Set exercise:
Transcribe only the lines from the line with "sleeveLength, !isRearmost, !isFrontmost);" through the line with "obj.parent = None", exactly, counting both of those lines as part of the stretch.

Material:

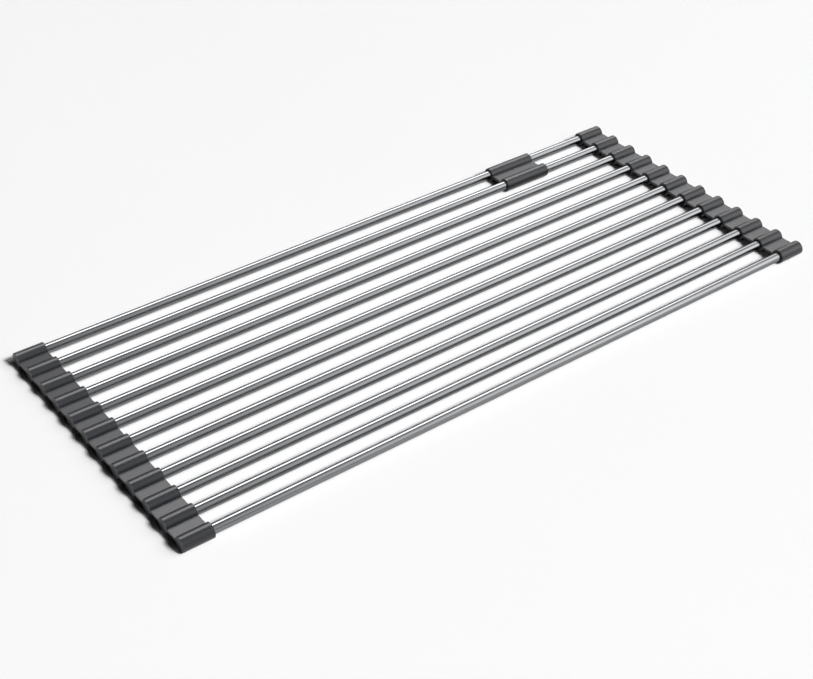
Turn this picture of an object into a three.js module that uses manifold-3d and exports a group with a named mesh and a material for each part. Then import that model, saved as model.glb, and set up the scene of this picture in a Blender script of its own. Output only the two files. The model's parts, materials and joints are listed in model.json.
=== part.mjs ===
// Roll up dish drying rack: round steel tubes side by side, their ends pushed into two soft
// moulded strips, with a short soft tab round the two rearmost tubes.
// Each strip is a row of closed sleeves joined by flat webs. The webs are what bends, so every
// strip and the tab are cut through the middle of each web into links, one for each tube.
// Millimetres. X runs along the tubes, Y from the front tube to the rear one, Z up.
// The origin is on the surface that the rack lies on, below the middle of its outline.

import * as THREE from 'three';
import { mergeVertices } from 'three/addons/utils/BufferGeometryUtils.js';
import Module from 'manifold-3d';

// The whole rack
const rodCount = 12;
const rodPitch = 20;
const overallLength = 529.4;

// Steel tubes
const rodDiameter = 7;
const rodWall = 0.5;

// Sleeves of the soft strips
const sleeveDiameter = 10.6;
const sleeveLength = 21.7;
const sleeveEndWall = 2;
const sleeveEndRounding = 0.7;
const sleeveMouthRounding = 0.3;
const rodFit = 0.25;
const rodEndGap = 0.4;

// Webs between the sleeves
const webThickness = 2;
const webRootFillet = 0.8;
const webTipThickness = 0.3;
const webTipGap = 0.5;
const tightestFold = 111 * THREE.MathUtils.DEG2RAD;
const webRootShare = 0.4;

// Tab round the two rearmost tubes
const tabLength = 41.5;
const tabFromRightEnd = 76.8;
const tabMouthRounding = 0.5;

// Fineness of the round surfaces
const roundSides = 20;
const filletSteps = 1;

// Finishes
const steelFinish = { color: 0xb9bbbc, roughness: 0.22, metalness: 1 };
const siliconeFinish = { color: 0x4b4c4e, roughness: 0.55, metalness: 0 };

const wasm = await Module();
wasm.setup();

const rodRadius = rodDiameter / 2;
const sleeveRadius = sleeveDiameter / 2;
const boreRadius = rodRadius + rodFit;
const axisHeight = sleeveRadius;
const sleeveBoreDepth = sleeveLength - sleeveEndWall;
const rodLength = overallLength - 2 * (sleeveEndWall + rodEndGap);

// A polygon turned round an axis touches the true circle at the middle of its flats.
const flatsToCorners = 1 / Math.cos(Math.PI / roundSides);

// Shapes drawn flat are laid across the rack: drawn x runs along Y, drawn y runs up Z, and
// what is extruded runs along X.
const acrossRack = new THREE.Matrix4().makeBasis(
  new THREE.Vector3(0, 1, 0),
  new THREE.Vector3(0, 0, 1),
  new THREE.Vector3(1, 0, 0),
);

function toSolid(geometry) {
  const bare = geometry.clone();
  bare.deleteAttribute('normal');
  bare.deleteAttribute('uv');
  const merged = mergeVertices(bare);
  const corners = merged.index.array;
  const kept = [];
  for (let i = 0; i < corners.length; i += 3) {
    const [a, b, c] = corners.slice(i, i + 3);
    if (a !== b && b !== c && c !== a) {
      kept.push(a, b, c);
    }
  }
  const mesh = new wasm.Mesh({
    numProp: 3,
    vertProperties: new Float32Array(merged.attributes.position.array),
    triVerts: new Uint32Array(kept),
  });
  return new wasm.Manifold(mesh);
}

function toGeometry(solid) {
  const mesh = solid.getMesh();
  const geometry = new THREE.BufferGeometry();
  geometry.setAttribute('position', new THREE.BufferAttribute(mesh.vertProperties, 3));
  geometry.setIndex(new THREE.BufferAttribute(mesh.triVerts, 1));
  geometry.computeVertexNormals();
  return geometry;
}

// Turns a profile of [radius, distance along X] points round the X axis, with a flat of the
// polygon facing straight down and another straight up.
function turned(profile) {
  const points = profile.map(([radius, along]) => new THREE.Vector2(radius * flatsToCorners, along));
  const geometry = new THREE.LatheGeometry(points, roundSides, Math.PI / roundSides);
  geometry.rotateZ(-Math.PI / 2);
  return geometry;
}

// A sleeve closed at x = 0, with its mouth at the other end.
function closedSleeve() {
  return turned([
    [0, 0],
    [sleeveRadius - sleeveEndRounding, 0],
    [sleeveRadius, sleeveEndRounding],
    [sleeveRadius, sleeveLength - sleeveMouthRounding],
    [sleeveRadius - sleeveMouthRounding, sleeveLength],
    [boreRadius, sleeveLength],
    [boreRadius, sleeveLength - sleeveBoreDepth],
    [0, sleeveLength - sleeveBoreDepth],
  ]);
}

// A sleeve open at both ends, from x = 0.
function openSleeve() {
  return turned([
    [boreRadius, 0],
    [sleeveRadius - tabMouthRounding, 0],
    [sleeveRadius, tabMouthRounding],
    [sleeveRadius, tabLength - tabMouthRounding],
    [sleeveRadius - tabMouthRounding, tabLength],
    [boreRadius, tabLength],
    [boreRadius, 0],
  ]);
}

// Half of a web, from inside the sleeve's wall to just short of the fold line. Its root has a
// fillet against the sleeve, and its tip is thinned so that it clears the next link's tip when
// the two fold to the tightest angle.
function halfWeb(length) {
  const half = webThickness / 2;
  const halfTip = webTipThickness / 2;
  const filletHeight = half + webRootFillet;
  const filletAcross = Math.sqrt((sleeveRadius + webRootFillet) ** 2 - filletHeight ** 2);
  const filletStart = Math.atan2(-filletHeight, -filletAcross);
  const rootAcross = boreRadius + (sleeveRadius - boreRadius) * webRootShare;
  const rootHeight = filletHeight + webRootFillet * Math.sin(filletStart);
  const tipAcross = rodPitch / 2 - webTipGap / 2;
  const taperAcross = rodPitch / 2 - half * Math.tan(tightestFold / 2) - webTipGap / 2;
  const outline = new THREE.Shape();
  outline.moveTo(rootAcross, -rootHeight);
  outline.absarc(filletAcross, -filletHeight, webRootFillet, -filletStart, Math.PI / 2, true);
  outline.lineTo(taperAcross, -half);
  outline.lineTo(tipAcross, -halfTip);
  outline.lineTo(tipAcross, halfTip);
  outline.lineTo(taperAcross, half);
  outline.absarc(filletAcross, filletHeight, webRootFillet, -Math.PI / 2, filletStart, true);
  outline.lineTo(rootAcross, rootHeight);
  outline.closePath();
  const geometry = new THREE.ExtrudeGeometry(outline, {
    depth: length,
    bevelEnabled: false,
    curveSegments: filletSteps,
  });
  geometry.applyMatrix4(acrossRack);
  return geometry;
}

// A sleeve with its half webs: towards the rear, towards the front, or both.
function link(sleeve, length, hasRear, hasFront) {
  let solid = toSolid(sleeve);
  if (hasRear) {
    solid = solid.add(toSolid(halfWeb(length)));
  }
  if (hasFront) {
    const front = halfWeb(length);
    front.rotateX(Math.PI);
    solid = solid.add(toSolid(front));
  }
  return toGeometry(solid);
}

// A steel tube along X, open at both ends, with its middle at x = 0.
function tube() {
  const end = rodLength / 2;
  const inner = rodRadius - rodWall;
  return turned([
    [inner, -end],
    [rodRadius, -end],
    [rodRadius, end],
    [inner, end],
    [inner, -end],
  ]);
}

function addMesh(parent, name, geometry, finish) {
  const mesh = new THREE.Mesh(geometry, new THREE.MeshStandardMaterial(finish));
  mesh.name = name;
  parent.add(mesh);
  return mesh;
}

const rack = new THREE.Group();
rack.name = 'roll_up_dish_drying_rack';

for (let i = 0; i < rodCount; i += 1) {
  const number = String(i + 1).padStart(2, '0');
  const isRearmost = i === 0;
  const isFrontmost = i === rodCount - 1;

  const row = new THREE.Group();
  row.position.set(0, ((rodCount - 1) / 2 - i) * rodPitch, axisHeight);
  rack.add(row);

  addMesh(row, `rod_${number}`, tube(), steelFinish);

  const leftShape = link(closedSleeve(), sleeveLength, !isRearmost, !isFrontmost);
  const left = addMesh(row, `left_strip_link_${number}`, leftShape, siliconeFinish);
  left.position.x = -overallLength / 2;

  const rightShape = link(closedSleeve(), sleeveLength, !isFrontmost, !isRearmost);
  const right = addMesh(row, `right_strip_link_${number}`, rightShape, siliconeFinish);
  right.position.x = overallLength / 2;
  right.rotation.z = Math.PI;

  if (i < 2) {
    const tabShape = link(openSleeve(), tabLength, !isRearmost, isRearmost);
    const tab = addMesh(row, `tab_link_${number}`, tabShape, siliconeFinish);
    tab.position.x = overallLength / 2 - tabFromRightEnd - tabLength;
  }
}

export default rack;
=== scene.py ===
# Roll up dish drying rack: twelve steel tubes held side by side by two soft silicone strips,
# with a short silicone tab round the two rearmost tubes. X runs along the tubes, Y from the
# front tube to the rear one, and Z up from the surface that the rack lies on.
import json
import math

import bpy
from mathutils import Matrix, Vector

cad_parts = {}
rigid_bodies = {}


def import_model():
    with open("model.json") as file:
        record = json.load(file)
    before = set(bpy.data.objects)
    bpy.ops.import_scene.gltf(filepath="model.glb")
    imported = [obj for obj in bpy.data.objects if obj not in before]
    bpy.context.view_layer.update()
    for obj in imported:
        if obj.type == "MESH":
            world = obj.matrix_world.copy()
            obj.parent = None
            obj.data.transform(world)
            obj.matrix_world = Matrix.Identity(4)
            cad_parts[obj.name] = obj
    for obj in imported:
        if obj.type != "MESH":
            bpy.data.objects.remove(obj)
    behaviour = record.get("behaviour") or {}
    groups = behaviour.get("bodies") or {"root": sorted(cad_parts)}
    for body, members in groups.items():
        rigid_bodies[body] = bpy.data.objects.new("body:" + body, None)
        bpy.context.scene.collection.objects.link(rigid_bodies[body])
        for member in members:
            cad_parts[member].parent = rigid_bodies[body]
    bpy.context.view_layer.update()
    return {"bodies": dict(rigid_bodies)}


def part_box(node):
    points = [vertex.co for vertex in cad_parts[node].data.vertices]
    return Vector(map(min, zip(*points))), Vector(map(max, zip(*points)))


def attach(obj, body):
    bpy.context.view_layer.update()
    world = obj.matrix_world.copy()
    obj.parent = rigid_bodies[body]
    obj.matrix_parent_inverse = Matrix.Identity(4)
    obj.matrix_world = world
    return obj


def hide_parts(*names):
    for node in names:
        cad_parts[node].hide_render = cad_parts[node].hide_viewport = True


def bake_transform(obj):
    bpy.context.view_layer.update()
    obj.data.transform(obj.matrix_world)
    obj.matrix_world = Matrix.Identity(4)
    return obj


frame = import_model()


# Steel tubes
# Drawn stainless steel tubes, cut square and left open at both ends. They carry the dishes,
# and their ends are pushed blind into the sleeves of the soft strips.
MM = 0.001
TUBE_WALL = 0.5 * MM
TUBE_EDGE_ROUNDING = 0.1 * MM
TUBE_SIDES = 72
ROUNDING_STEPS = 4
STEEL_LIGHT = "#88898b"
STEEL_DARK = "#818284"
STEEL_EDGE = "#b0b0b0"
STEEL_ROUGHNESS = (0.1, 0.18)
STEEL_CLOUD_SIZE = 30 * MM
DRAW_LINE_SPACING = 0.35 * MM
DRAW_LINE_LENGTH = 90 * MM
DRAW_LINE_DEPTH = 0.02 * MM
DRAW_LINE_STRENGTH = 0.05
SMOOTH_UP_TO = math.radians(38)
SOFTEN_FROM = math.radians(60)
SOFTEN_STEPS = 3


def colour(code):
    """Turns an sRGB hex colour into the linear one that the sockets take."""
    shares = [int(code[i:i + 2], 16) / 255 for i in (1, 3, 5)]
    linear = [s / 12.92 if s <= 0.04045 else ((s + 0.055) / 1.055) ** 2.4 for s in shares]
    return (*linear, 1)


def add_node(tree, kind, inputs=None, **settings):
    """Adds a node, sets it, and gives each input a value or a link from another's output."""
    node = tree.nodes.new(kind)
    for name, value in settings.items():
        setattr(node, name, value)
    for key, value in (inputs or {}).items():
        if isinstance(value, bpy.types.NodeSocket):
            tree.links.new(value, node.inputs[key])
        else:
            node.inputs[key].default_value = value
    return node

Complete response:
  const leftShape = link(closedSleeve(), sleeveLength, !isRearmost, !isFrontmost);
  const left = addMesh(row, `left_strip_link_${number}`, leftShape, siliconeFinish);
  left.position.x = -overallLength / 2;

  const rightShape = link(closedSleeve(), sleeveLength, !isFrontmost, !isRearmost);
  const right = addMesh(row, `right_strip_link_${number}`, rightShape, siliconeFinish);
  right.position.x = overallLength / 2;
  right.rotation.z = Math.PI;

  if (i < 2) {
    const tabShape = link(openSleeve(), tabLength, !isRearmost, isRearmost);
    const tab = addMesh(row, `tab_link_${number}`, tabShape, siliconeFinish);
    tab.position.x = overallLength / 2 - tabFromRightEnd - tabLength;
  }
}

export default rack;
=== scene.py ===
# Roll up dish drying rack: twelve steel tubes held side by side by two soft silicone strips,
# with a short silicone tab round the two rearmost tubes. X runs along the tubes, Y from the
# front tube to the rear one, and Z up from the surface that the rack lies on.
import json
import math

import bpy
from mathutils import Matrix, Vector

cad_parts = {}
rigid_bodies = {}


def import_model():
    with open("model.json") as file:
        record = json.load(file)
    before = set(bpy.data.objects)
    bpy.ops.import_scene.gltf(filepath="model.glb")
    imported = [obj for obj in bpy.data.objects if obj not in before]
    bpy.context.view_layer.update()
    for obj in imported:
        if obj.type == "MESH":
            world = obj.matrix_world.copy()
            obj.parent = None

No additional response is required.